C.C. Sabathia and the rotation of starters tossing out questions on podcasts

Based on the way they have started this season, Collin McHugh, C.C. Sabathia and Trevor Williams should be in high demand for interviews. The three starting pitchers — McHugh for the Houston Astros, Sabathia for the New York Yankees and Williams for the Pittsburgh Pirates — had combined to make nine starts before Friday’s games, with a 2.08 ERA.

But McHugh, Sabathia and Williams enjoy asking questions, too. All three pitchers double as podcasters — a natural hobby, perhaps, for players who perform only once every five games.


“We have way more time,” Sabathia said on Wednesday after recording his latest episode with the bullpen coach Mike Harkey. “Plenty of time to do stuff like that.”

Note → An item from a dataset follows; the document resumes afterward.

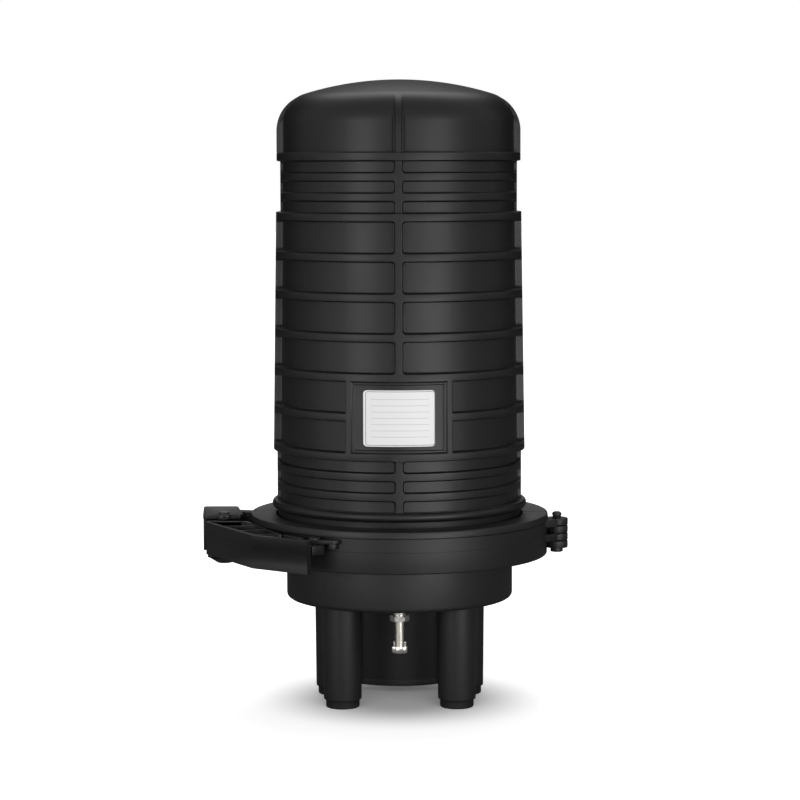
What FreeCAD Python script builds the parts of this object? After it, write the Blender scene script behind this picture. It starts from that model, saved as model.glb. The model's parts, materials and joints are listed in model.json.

Sabathia and his co-host, Ryan Ruocco, a broadcaster for ESPN and the YES Network, release a new episode of “R2C2 Is Uninterrupted” every Thursday, speaking mostly with baseball, football and basketball players. Sabathia said his dream guest was the entertainer Will Smith, but lately he has settled for teammates like Gleyber Torres, J.A. Happ and James Paxton.

“It’s less of an interview, I feel like, just more of a conversation,” said Sabathia, who is also working for ESPN in his final year as a player. “You get people to relax a little more, you get better stories. People are just more comfortable in that setting.”

McHugh once kept a blog but transitioned to a new medium after listening to podcasts by the NBA veteran J.J. Redick of the Philadelphia 76ers, who regularly interviews players for a broadcast hosted by The Ringer.

“I’m not a huge basketball fan, but it was just the idea of hearing league insiders talk about things that maybe you’ve thought about but never were really able to know if it was true or put a real voice to it,” McHugh said. “To hear two basketball players talking about what life on the road is like, what traveling is like, all these different things and just getting to hear their voices, that made basketball more interesting to me.

“And I started thinking about: What is baseball missing? We’re missing this fan/human interaction. Everything’s getting really disconnected in terms of analytics, the fans and the players, there’s more of a gap than there’s ever been before. So what would be a way to bridge that?”

McHugh is the lone host of “The Twelve Six,” named for the curveball, which breaks from 12 to 6 on a clock face. McHugh — whose recent episode with Washington Nationals closer Sean Doolittle was especially compelling — combines the probing questions of a good reporter with the credibility of a fellow major leaguer, in a casual, one-on-one setting.

“As soon as you get more than one camera on a person, the honesty curve just goes way down, because guys are very reticent to say things that might be perceived the wrong way,” McHugh said. “But when it’s just two dudes sitting around, having a bottle of wine or a couple of beers and just talking, you’re way more likely to get more honest answers — which I think is a treasure, and a lot of capital in this day and age.”

As for Williams, he and his co-host, Pirates reliever Steven Brault, have recorded most of their episodes during the offseason and thrive on topics far afield: favorite candy bars, Christmas songs, Pixar movies and so on.

“Ours is more the fun side of players, reminding fans that we’re human beings, we’re not just baseball players and all we think about is baseball,” Williams said. “When we have guests on — other teammates or whoever — we first ask, ‘What are you passionate about, what’s a hobby that you have that isn’t baseball?’ So if it’s cooking: What’s your favorite food? If it’s sandwiches: What’s your favorite sandwich? Everyone has an opinion on their favorite things.”


Williams, 26, has helped lead a Pirates rotation that entered Friday’s games with a 2.09 ERA, easily the best in the National League. Like the Hall of Fame pitchers Tom Seaver and Don Sutton, who each started broadcasting while they were still playing, to prepare for life after baseball, Williams enjoys his current profession while planning for his next.

“Every time I’m in an interview, every time I’m in front of a TV camera, I feel like I’m trying out for my next job,” he said. “I’d love to be on TV, I’d love to do color commentary. But right now I’m a baseball player, and I’d like to do that for as long as I can.”